Edison’s company eventually merged with the bigger Thomson-Houston Electric Company to create General Electric, which went on to become the biggest company in its industry worldwide.

But Westinghouse gave Edison a run for his money. By 1904, there were more than 9,000 employees in Westinghouse Electric & Manufacturing Company's biggest plant; and an additional 3,000 workers elsewhere.

Then came the financial panic of 1907, which caused Westinghouse to lose control of the companies he had founded. In 1910, he found his last major concern, the invention of a compressed air spring for taking the shock out of automobile riding. 

By 1911, he had severed all ties with his former companies.

Westinghouse's developed heart conditions, and his health declined during his last last few years. He was bedridden for several years, and had to use a wheelchair to move around. He passed away on 12 March 1914.

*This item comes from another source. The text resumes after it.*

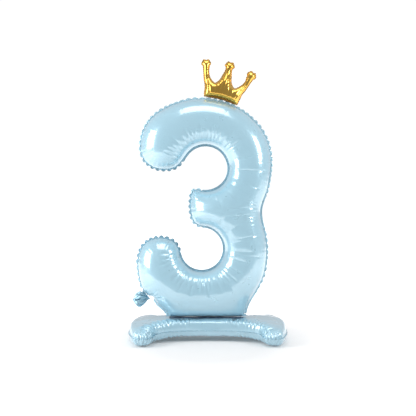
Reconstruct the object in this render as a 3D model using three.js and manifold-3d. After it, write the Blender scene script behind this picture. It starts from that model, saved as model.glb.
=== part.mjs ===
// A standing foil balloon in the shape of the numeral 3, with a small gold foil crown.
// Millimetres, +Z up, +X to the viewer's right, the front faces -Y.
// The origin is under the middle of the object, on the surface that its four feet stand on.
import * as THREE from "three";
import Module from "manifold-3d";
import { ConvexHull } from "three/addons/math/ConvexHull.js";
import { mergeVertices } from "three/addons/utils/BufferGeometryUtils.js";

const wasm = await Module();
wasm.setup();

// ---- Driving dimensions ----
const GAP = 0.3; // clearance kept between touching pieces
const FOIL = 1; // thickness given to a foil sheet
const RIM = 1.2; // thickness of a welded rim, two sheets together

// Numeral
const DIGIT_RIM_WIDTH = 6;
const DIGIT_EDGE_STEP = 14; // spacing of points round its outline
const DIGIT_STEP = 20; // spacing of points inside it
const DIGIT_PLUMP = { limit: 78, power: 5 }; // softly limits the half depth where tubes meet
const UPPER_BAY = { x: -7, z: 512, r: 64 };
const LOWER_BAY = { x: -19, z: 271, r: 62.5 };
const NECK = { left: -126, right: 116, z: 68 }; // where the numeral meets the base

// Base: a pillow with four feet, whose middle is arched off the floor
const FOOT = { x: 188, y: 113, r: 33 }; // centre and radius of each rounded foot
const FOOT_FLARE = THREE.MathUtils.degToRad(18); // how far the base's ends bulge between two feet
const BASE_WAIST = 58; // half depth of the base in its middle
const BASE_RIM_WIDTH = 5;
const BASE_EDGE_STEP = 12;
const BASE_STEP = 14;
const BASE_PLUMP = { limit: 29.8, power: 4 };
const BASE_RIM_Z = 25.5; // height of the rim above the floor at the feet
const BASE_ARCH = { height: 10, reachX: 205, reachY: 132 };
const ARCH_FLATTEN = 0.35; // share of its depth that the lower sheet loses at the arch's middle

// Crown, drawn upright about the middle of its lower edge, then leaned to the right
const CROWN = { x: 38.2, z: 714.9, lean: THREE.MathUtils.degToRad(15) };
const CROWN_RIM_WIDTH = 2.6;
const CROWN_EDGE_STEP = 4.2;
const CROWN_STEP = 7.5;
const CROWN_PLUMP = { limit: 24, power: 4 };
const PRONG_LEAN = THREE.MathUtils.degToRad(17);

// Filling tail, which leaves the numeral's lower left edge
const TAIL = { x: -176, z: 124, halfWidth: 10, thickness: 2 };
const BUNCH = { x: -204.8, z: 120, radii: [18.9, 13, 19.5] };
const VALVE = { start: 11, length: 90, width: 24, film: 0.4, spacing: 0.3, lean: (50 * Math.PI) / 180 };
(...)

Westinghouse represented a time when engineers invented things, and then turned businessmen as they began to make the products of their inventions. They were entrepreneurs of a very different order compared with several heads of the companies who followed them. 

Of course, they lived in a different age, when many of the technologies we take for granted today were still taking birth. People could potter around in workshops and come up with things that were original and very useful in path-breaking ways. 

Today the sweep of technology has become so vast, and the depth so deep that it takes many years for people to study what was done in the past so that they can build on it rather than try and re-invent the proverbial wheel.